Binary search is an algorithm for finding a target item in a sorted list. As it’s quite a simple algorithm, it makes a nice example for introducing a few features in Clojure.
First, a review of the algorithm. If you haven’t encountered binary search before, it’s a good idea to try it out yourself on paper using a sorted list with around 10 elements in it.
The input to the algorithm is a sorted list which we’ll call numlist (for simplicity, we’ll assume the list contains integers, but the algorithm generalizes easily to any type of data provided methods of ordering the data and testing for equality exist), and a target to be searched for. Then:
- Set lower to 0 and upper to (length of list – 1). (Lists, like arrays, are assumed to be indexed from 0.)
- Test if lower > upper. If so, target is not found, so return nil.
- Calculate mid = (lower + upper)/2 (using integer division).
- Find the data stored at location mid and call it midvalue.
- If midvalue > target then if target is in the list, it’s in the portion of the list below mid so set upper to mid – 1 and repeat from step 2.
- If midvalue < target then if target is in the list, it’s in the portion above mid so set lower to mid + 1 and repeat from step 2.
- If midvalue == target, then target has been found, so return mid as the location of target in the list.
The algorithm is naturally recursive, in that each time target isn’t found, the list gets chopped in half (or as near to half as integer division will allow) and the search continues in the truncated portion of the list. It is this halving process that makes binary search an efficient algorithm, with logarithmic behaviour. For a list of length 2^n, it will take at most n comparisons to either find target or prove it’s not present.

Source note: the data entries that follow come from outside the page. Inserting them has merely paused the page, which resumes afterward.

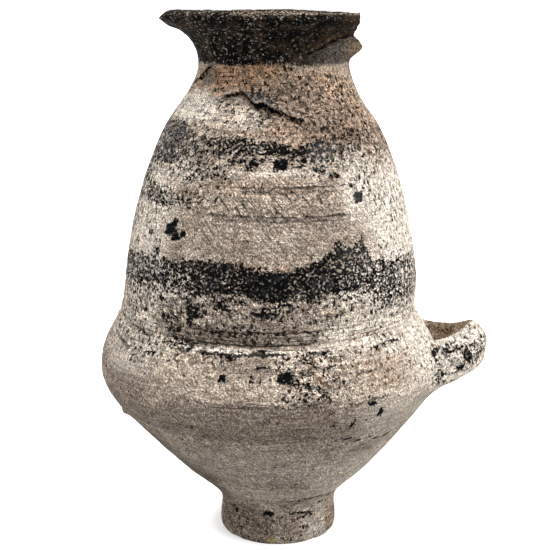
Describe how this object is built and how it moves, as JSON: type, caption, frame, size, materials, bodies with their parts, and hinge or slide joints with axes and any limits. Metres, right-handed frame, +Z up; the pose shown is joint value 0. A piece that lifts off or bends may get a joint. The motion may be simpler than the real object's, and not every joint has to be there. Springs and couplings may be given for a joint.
{
  "type": "impasto urn",
  "caption": "Two-cone impasto clay jar on a small foot, with a broken flared mouth, a hollow body and one upright strap loop handle.",
  "frame": {"origin": "centre of the foot's flat underside", "axes": "+Z up through the mouth, +X towards the handle and the broken side of the mouth, -Y the side the picture shows"},
  "size_m": [0.2842, 0.2476, 0.38],
  "materials": {
    "impasto": "matt"
  },
  "bodies": {
    "root": {"urn": "impasto"}
  },
  "joints": []
}
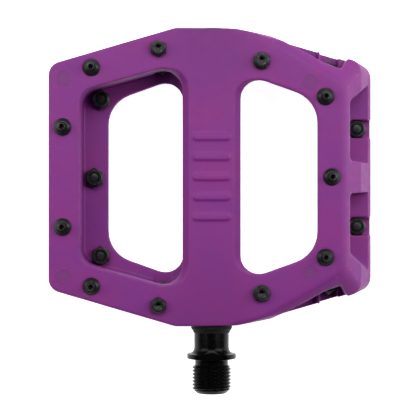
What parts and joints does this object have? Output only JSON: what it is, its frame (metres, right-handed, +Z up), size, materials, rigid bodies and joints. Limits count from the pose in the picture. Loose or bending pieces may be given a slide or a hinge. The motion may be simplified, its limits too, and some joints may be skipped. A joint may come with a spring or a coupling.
{
  "type": "flat bicycle pedal",
  "caption": "Flat platform pedal: moulded hexagonal body with two windows and grip pins on both faces, turning on a threaded steel spindle.",
  "frame": {"origin": "on the spindle's axis, at the face of the flange that seats against the crank", "axes": "+Y along the spindle away from the crank, +X fore and aft, +Z up through the upper deck"},
  "size_m": [0.1176, 0.1325, 0.0294],
  "materials": {
    "black_steel": "black oxide, satin",
    "bearing_steel": "ground and polished",
    "zinc_steel": "zinc plated",
    "purple_nylon": "as moulded, fine satin texture",
    "bush_polymer": "as machined",
    "black_rubber": "matt",
    "black_anodised": "black anodised, satin",
    "cage_steel": "pressed"
  },
  "bodies": {
    "spindle_set": {"spindle": "black_steel", "inner_race": "bearing_steel", "lock_washer": "zinc_steel", "spindle_nut": "zinc_steel"},
    "ball_set": {"bearing_balls": "bearing_steel", "ball_cage": "cage_steel"},
    "platform_set": {"platform": "purple_nylon", "plain_bush": "bush_polymer", "outer_race": "bearing_steel", "bearing_shields": "black_rubber", "dust_seal": "black_rubber", "end_cap": "black_anodised", "end_cap_o_ring": "black_rubber", "top_outer_pins": "black_steel", "top_inner_pins": "black_steel", "top_hex_stub_pins": "black_steel", "top_round_stub_pins": "black_steel", "top_outer_pin_nuts": "black_steel", "top_inner_pin_nuts": "black_steel", "top_stub_pin_nuts": "black_steel", "bottom_outer_pins": "black_steel", "bottom_inner_pins": "black_steel", "bottom_hex_stub_pins": "black_steel", "bottom_round_stub_pins": "black_steel", "bottom_outer_pin_nuts": "black_steel", "bottom_inner_pin_nuts": "black_steel", "bottom_stub_pin_nuts": "black_steel"}
  },
  "joints": [
    {"name": "pedal_spin", "type": "hinge", "parent": "spindle_set", "child": "platform_set", "pos_m": [0, 0, 0], "axis": [0, 1, 0], "continuous": true},
    {"name": "ball_spin", "type": "hinge", "parent": "spindle_set", "child": "ball_set", "pos_m": [0, 0, 0], "axis": [0, 1, 0], "continuous": true}
  ],
  "couplings": [
    {"joint": "ball_spin", "follows": "pedal_spin", "ratio": 0.6133}
  ]
}
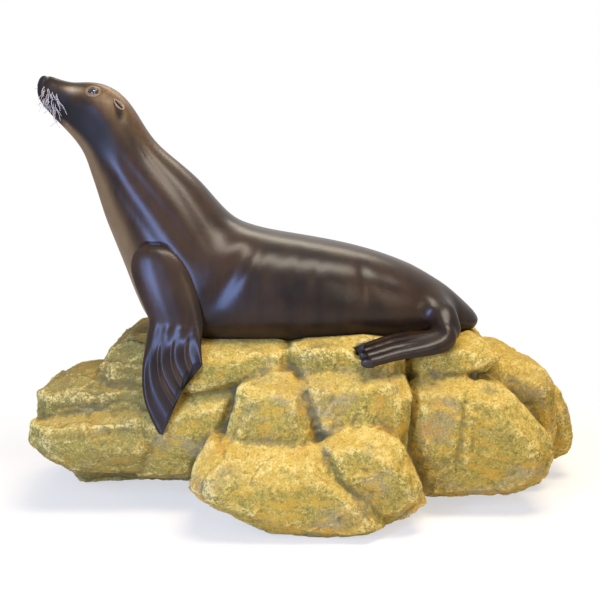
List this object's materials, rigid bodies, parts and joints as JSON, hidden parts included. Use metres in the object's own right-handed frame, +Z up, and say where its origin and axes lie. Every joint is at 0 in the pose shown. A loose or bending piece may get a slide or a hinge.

The Clojure code looks like this:
(defn binsearch [numlist target] (def uppercount (dec (count numlist))) (loop [lower 0 upper uppercount] (if (> lower upper) nil (let [mid (quot (+ lower upper) 2) midvalue (nth numlist mid)] (cond (> midvalue target) (recur lower (dec mid)) (< midvalue target) (recur (inc mid) upper) (= midvalue target) mid)))))
We’ll step through the code to explain the various features. On line 1, the function binsearch is defined, and it takes two arguments: numlist and target. numlist is a list rather than a single number, while target is a bare number. After loading the function into the REPL, it can be called with a line like
(binsearch '(1 3 4 5 6 7 8) 5)
Note that when giving a list as an argument to a function, you must prefix it with a single quote. This tells the REPL that the list is to be treated as a list of data, and not as a function. If you omit the quote, you’ll get an error stating that ‘1’ (the first element in the list) can’t be defined as a function (the actual error message is #<CompilerException java.lang.ClassCastException: java.lang.Integer cannot be cast to clojure.lang.IFn but that’s what it’s saying).
The output from the above call is just 3, since the target of 5 is found at location 3 in numlist.
Anyway, back to the code. On line 2, we define a variable uppercount as (dec (count numlist)). ‘count’ counts the number of elements in a list, and ‘dec’ decrements its argument by 1, so this statement assigns (size of list – 1) to the variable uppercount.
On line 3, we begin a loop. We discussed loops in an earlier post. Here we initialize lower and upper as instructed by the algorithm. You might wonder, by the way, why we used a separate ‘def’ statement to define uppercount and then use this variable to initialize upper. Why couldn’t we just initialize upper to (dec (count numlist)) directly in the loop’s parameter list? The answer seems to be that there is a bug in the Clojure compiler that complains about a mismatch in data types if you try to put a function call in a loop’s parameter list. At least I’m assuming it’s a bug – there doesn’t seem to be any reason why you shouldn’t be able to do this.
Line 5 implements step 2 in the algorithm, and terminates the function if target is not found. Line 6 opens a let statement, and calculates mid and midvalue. Note the use of the quot function, which calculates the integer quotient, discarding any remainder. Recall that variables defined within a let have a scope that is restricted to the let.
Line 7 uses the nth function to find element number mid in numlist. The ‘nth’ function takes two arguments: the first is a list and the second is an integer giving the index of the required element.
Line 8 starts a ‘cond’ statement, which is a bit like a ‘switch’ statement in Java. A ‘cond’ consists of a series of pairs. Within each pair, the first element must be a predicate (returning true or false), and the second element is code that is to be run if the first element is true. This ‘cond’ tests the 3 conditions in the algorithm above.
If midvalue > target, then we make a recursive call with upper replaced by mid – 1 (remember ‘dec’ from above). Recall that within a loop, the ‘recur’ causes a recursive call to the loop statement, not to the enclosing function, so the loop is re-entered on line 3, with lower unchanged and upper set to (dec mid).
Line 10 handles the case where midvalue < target in a similar way. Line 11 ends the recursion if target has been found, and returns mid as its location in the list.
The ‘cond’ function allows the use of an ‘:else’ clause which is called if all the earlier predicates return false. Thus we could replace (= midvalue target) mid on line 11 by :else mid.